■ INFORMATION PROVIDED
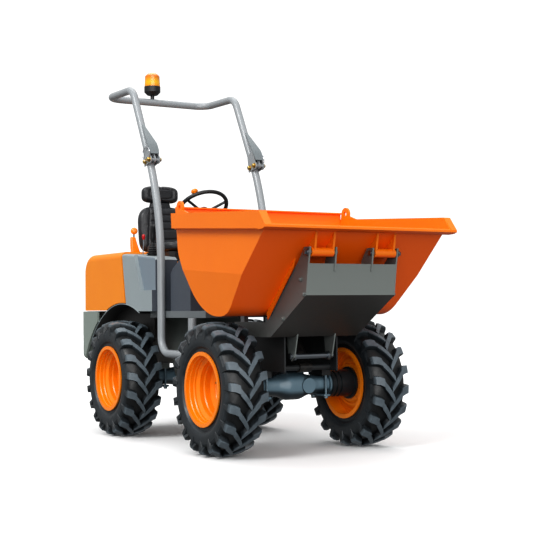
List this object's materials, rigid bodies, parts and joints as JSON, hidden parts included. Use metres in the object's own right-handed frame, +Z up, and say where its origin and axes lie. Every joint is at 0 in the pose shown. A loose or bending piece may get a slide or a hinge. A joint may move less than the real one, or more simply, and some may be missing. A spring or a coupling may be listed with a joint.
{
  "type": "articulated site dumper",
  "caption": "Articulated site dumper with a forward-tipping skip, open driver's seat, folding roll bar with beacon and large lugged tyres.",
  "frame": {"origin": "on the ground below the middle of the machine's overall box, machine straight and parked", "axes": "+Z up, -Y the way it drives forward, -X its right-hand side"},
  "size_m": [1.24, 2.954, 2.534],
  "materials": {
    "tyre": "moulded rubber",
    "wheel_orange": "gloss paint",
    "axle_paint": "gloss paint",
    "chassis_paint": "semi-gloss paint",
    "skip_orange": "gloss paint",
    "zinc_pin": "zinc plated",
    "ram_black": "gloss paint",
    "chromed_rod": "hard chrome",
    "engine_iron": "painted casting",
    "floor_grey": "semi-gloss paint",
    "panel_grey": "satin paint",
    "ballast_grey": "satin paint on casting",
    "arch_black": "satin paint",
    "hood_yellow": "gloss paint",
    "seat_vinyl": "grained vinyl",
    "cowl_grey": "satin paint",
    "frame_grey": "satin paint",
    "black_plastic": "moulded",
    "amber_lens": "clear amber"
  },
  "bodies": {
    "rear_unit": {"rear_chassis": "chassis_paint", "rear_axle": "axle_paint", "engine": "engine_iron", "floor_plate": "floor_grey", "tow_hitch": "chassis_paint", "console_left": "panel_grey", "console_right": "panel_grey", "wheel_arches": "arch_black", "rear_ballast": "ballast_grey", "cowl": "cowl_grey", "steering_column": "black_plastic", "rops_legs": "frame_grey", "articulation_pin": "zinc_pin", "control_lever": "black_plastic"},
    "front_unit": {"front_chassis": "chassis_paint", "skip_cradle": "chassis_paint", "cradle_shaft": "zinc_pin", "front_axle": "axle_paint", "skip_hinge_pins": "zinc_pin", "skip_rests": "frame_grey"},
    "skip_body": {"skip": "skip_orange", "skip_brackets": "skip_orange"},
    "ram_barrel_body": {"ram_barrel": "ram_black"},
    "ram_stage_one_body": {"ram_stage_one": "chromed_rod"},
    "ram_stage_two_body": {"ram_stage_two": "chromed_rod"},
    "ram_rod_body": {"ram_rod": "chromed_rod"},
    "steering_barrel_body": {"steering_ram_barrel": "ram_black"},
    "steering_rod_body": {"steering_ram_rod": "chromed_rod"},
    "wheel_front_right": {"tyre_front_right": "tyre", "rim_front_right": "wheel_orange"},
    "wheel_front_left": {"tyre_front_left": "tyre", "rim_front_left": "wheel_orange"},
    "wheel_rear_right": {"tyre_rear_right": "tyre", "rim_rear_right": "wheel_orange"},
    "wheel_rear_left": {"tyre_rear_left": "tyre", "rim_rear_left": "wheel_orange"},
    "hood_body": {"hood": "hood_yellow", "seat_base": "black_plastic", "seat_cushion": "seat_vinyl", "seat_backrest": "seat_vinyl", "headrest": "seat_vinyl"},
    "hoop_body": {"rops_hoop": "frame_grey", "beacon_base": "black_plastic", "beacon_lens": "amber_lens"},
    "steering_wheel_body": {"steering_wheel": "black_plastic"}
  },
  "joints": [
    {"name": "articulation", "type": "hinge", "parent": "rear_unit", "child": "front_unit", "pos_m": [0, -0.02, 0.485], "axis": [0, 0, 1], "range_deg": [-30, 30]},
    {"name": "skip_tip", "type": "hinge", "parent": "front_unit", "child": "skip_body", "pos_m": [0, -1.355, 1.128], "axis": [1, 0, 0], "range_deg": [0, 70]},
    {"name": "ram_swing", "type": "hinge", "parent": "front_unit", "child": "ram_barrel_body", "pos_m": [0, -0.845, 0.49], "axis": [1, 0, 0], "range_deg": [-0.5, 35.5]},
    {"name": "ram_slide_one", "type": "slide", "parent": "ram_barrel_body", "child": "ram_stage_one_body", "axis": [0, 0.617, 0.787], "range_m": [-0.001, 0.2824]},
    {"name": "ram_slide_two", "type": "slide", "parent": "ram_stage_one_body", "child": "ram_stage_two_body", "axis": [0, 0.617, 0.787], "range_m": [-0.001, 0.2824]},
    {"name": "ram_slide_rod", "type": "slide", "parent": "ram_stage_two_body", "child": "ram_rod_body", "axis": [0, 0.617, 0.787], "range_m": [-0.001, 0.2824]},
    {"name": "steer_ram_swing", "type": "hinge", "parent": "rear_unit", "child": "steering_barrel_body", "pos_m": [-0.12, 0.31, 0.52], "axis": [0, 0, 1], "range_deg": [-12, 12]},
    {"name": "steer_ram_slide", "type": "slide", "parent": "steering_barrel_body", "child": "steering_rod_body", "axis": [0, -1, 0], "range_m": [-0.063, 0.063]},
    {"name": "wheel_spin_front_right", "type": "hinge", "parent": "front_unit", "child": "wheel_front_right", "pos_m": [-0.475, -0.695, 0.38], "axis": [1, 0, 0], "continuous": true},
    {"name": "wheel_spin_front_left", "type": "hinge", "parent": "front_unit", "child": "wheel_front_left", "pos_m": [0.475, -0.695, 0.38], "axis": [1, 0, 0], "continuous": true},
    {"name": "wheel_spin_rear_right", "type": "hinge", "parent": "rear_unit", "child": "wheel_rear_right", "pos_m": [-0.475, 0.655, 0.38], "axis": [1, 0, 0], "continuous": true},
    {"name": "wheel_spin_rear_left", "type": "hinge", "parent": "rear_unit", "child": "wheel_rear_left", "pos_m": [0.475, 0.655, 0.38], "axis": [1, 0, 0], "continuous": true},
    {"name": "hood_open", "type": "hinge", "parent": "rear_unit", "child": "hood_body", "pos_m": [0, 1.447, 0.828], "axis": [-1, 0, 0], "range_deg": [0, 45]},
    {"name": "hoop_fold", "type": "hinge", "parent": "rear_unit", "child": "hoop_body", "pos_m": [0, 0.337, 1.802], "axis": [-1, 0, 0], "range_deg": [-140, 0]},
    {"name": "steering_wheel_spin", "type": "hinge", "parent": "rear_unit", "child": "steering_wheel_body", "pos_m": [0, 0.42, 1.5], "axis": [0, 0.6157, 0.788], "continuous": true}
  ],
  "couplings": [
    {"joint": "ram_swing", "follows": "skip_tip", "ratio": 0.5},
    {"joint": "ram_slide_one", "follows": "skip_tip", "m_per_rad": 0.23033},
    {"joint": "ram_slide_two", "follows": "skip_tip", "m_per_rad": 0.23033},
    {"joint": "ram_slide_rod", "follows": "skip_tip", "m_per_rad": 0.23033},
    {"joint": "steer_ram_swing", "follows": "articulation", "ratio": 0.379},
    {"joint": "steer_ram_slide", "follows": "articulation", "m_per_rad": 0.1184}
  ]
}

■ STATED GOAL
Print the whole listing again, exactly.

■ EXERCISE RESULT
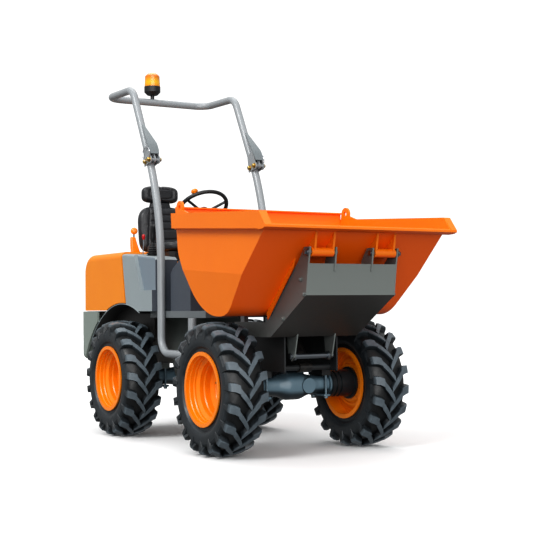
List this object's materials, rigid bodies, parts and joints as JSON, hidden parts included. Use metres in the object's own right-handed frame, +Z up, and say where its origin and axes lie. Every joint is at 0 in the pose shown. A loose or bending piece may get a slide or a hinge. A joint may move less than the real one, or more simply, and some may be missing. A spring or a coupling may be listed with a joint.
{
  "type": "articulated site dumper",
  "caption": "Articulated site dumper with a forward-tipping skip, open driver's seat, folding roll bar with beacon and large lugged tyres.",
  "frame": {"origin": "on the ground below the middle of the machine's overall box, machine straight and parked", "axes": "+Z up, -Y the way it drives forward, -X its right-hand side"},
  "size_m": [1.24, 2.954, 2.534],
  "materials": {
    "tyre": "moulded rubber",
    "wheel_orange": "gloss paint",
    "axle_paint": "gloss paint",
    "chassis_paint": "semi-gloss paint",
    "skip_orange": "gloss paint",
    "zinc_pin": "zinc plated",
    "ram_black": "gloss paint",
    "chromed_rod": "hard chrome",
    "engine_iron": "painted casting",
    "floor_grey": "semi-gloss paint",
    "panel_grey": "satin paint",
    "ballast_grey": "satin paint on casting",
    "arch_black": "satin paint",
    "hood_yellow": "gloss paint",
    "seat_vinyl": "grained vinyl",
    "cowl_grey": "satin paint",
    "frame_grey": "satin paint",
    "black_plastic": "moulded",
    "amber_lens": "clear amber"
  },
  "bodies": {
    "rear_unit": {"rear_chassis": "chassis_paint", "rear_axle": "axle_paint", "engine": "engine_iron", "floor_plate": "floor_grey", "tow_hitch": "chassis_paint", "console_left": "panel_grey", "console_right": "panel_grey", "wheel_arches": "arch_black", "rear_ballast": "ballast_grey", "cowl": "cowl_grey", "steering_column": "black_plastic", "rops_legs": "frame_grey", "articulation_pin": "zinc_pin", "control_lever": "black_plastic"},
    "front_unit": {"front_chassis": "chassis_paint", "skip_cradle": "chassis_paint", "cradle_shaft": "zinc_pin", "front_axle": "axle_paint", "skip_hinge_pins": "zinc_pin", "skip_rests": "frame_grey"},
    "skip_body": {"skip": "skip_orange", "skip_brackets": "skip_orange"},
    "ram_barrel_body": {"ram_barrel": "ram_black"},
    "ram_stage_one_body": {"ram_stage_one": "chromed_rod"},
    "ram_stage_two_body": {"ram_stage_two": "chromed_rod"},
    "ram_rod_body": {"ram_rod": "chromed_rod"},
    "steering_barrel_body": {"steering_ram_barrel": "ram_black"},
    "steering_rod_body": {"steering_ram_rod": "chromed_rod"},
    "wheel_front_right": {"tyre_front_right": "tyre", "rim_front_right": "wheel_orange"},
    "wheel_front_left": {"tyre_front_left": "tyre", "rim_front_left": "wheel_orange"},
    "wheel_rear_right": {"tyre_rear_right": "tyre", "rim_rear_right": "wheel_orange"},
    "wheel_rear_left": {"tyre_rear_left": "tyre", "rim_rear_left": "wheel_orange"},
    "hood_body": {"hood": "hood_yellow", "seat_base": "black_plastic", "seat_cushion": "seat_vinyl", "seat_backrest": "seat_vinyl", "headrest": "seat_vinyl"},
    "hoop_body": {"rops_hoop": "frame_grey", "beacon_base": "black_plastic", "beacon_lens": "amber_lens"},
    "steering_wheel_body": {"steering_wheel": "black_plastic"}
  },
  "joints": [
    {"name": "articulation", "type": "hinge", "parent": "rear_unit", "child": "front_unit", "pos_m": [0, -0.02, 0.485], "axis": [0, 0, 1], "range_deg": [-30, 30]},
    {"name": "skip_tip", "type": "hinge", "parent": "front_unit", "child": "skip_body", "pos_m": [0, -1.355, 1.128], "axis": [1, 0, 0], "range_deg": [0, 70]},
    {"name": "ram_swing", "type": "hinge", "parent": "front_unit", "child": "ram_barrel_body", "pos_m": [0, -0.845, 0.49], "axis": [1, 0, 0], "range_deg": [-0.5, 35.5]},
    {"name": "ram_slide_one", "type": "slide", "parent": "ram_barrel_body", "child": "ram_stage_one_body", "axis": [0, 0.617, 0.787], "range_m": [-0.001, 0.2824]},
    {"name": "ram_slide_two", "type": "slide", "parent": "ram_stage_one_body", "child": "ram_stage_two_body", "axis": [0, 0.617, 0.787], "range_m": [-0.001, 0.2824]},
    {"name": "ram_slide_rod", "type": "slide", "parent": "ram_stage_two_body", "child": "ram_rod_body", "axis": [0, 0.617, 0.787], "range_m": [-0.001, 0.2824]},
    {"name": "steer_ram_swing", "type": "hinge", "parent": "rear_unit", "child": "steering_barrel_body", "pos_m": [-0.12, 0.31, 0.52], "axis": [0, 0, 1], "range_deg": [-12, 12]},
    {"name": "steer_ram_slide", "type": "slide", "parent": "steering_barrel_body", "child": "steering_rod_body", "axis": [0, -1, 0], "range_m": [-0.063, 0.063]},
    {"name": "wheel_spin_front_right", "type": "hinge", "parent": "front_unit", "child": "wheel_front_right", "pos_m": [-0.475, -0.695, 0.38], "axis": [1, 0, 0], "continuous": true},
    {"name": "wheel_spin_front_left", "type": "hinge", "parent": "front_unit", "child": "wheel_front_left", "pos_m": [0.475, -0.695, 0.38], "axis": [1, 0, 0], "continuous": true},
    {"name": "wheel_spin_rear_right", "type": "hinge", "parent": "rear_unit", "child": "wheel_rear_right", "pos_m": [-0.475, 0.655, 0.38], "axis": [1, 0, 0], "continuous": true},
    {"name": "wheel_spin_rear_left", "type": "hinge", "parent": "rear_unit", "child": "wheel_rear_left", "pos_m": [0.475, 0.655, 0.38], "axis": [1, 0, 0], "continuous": true},
    {"name": "hood_open", "type": "hinge", "parent": "rear_unit", "child": "hood_body", "pos_m": [0, 1.447, 0.828], "axis": [-1, 0, 0], "range_deg": [0, 45]},
    {"name": "hoop_fold", "type": "hinge", "parent": "rear_unit", "child": "hoop_body", "pos_m": [0, 0.337, 1.802], "axis": [-1, 0, 0], "range_deg": [-140, 0]},
    {"name": "steering_wheel_spin", "type": "hinge", "parent": "rear_unit", "child": "steering_wheel_body", "pos_m": [0, 0.42, 1.5], "axis": [0, 0.6157, 0.788], "continuous": true}
  ],
  "couplings": [
    {"joint": "ram_swing", "follows": "skip_tip", "ratio": 0.5},
    {"joint": "ram_slide_one", "follows": "skip_tip", "m_per_rad": 0.23033},
    {"joint": "ram_slide_two", "follows": "skip_tip", "m_per_rad": 0.23033},
    {"joint": "ram_slide_rod", "follows": "skip_tip", "m_per_rad": 0.23033},
    {"joint": "steer_ram_swing", "follows": "articulation", "ratio": 0.379},
    {"joint": "steer_ram_slide", "follows": "articulation", "m_per_rad": 0.1184}
  ]
}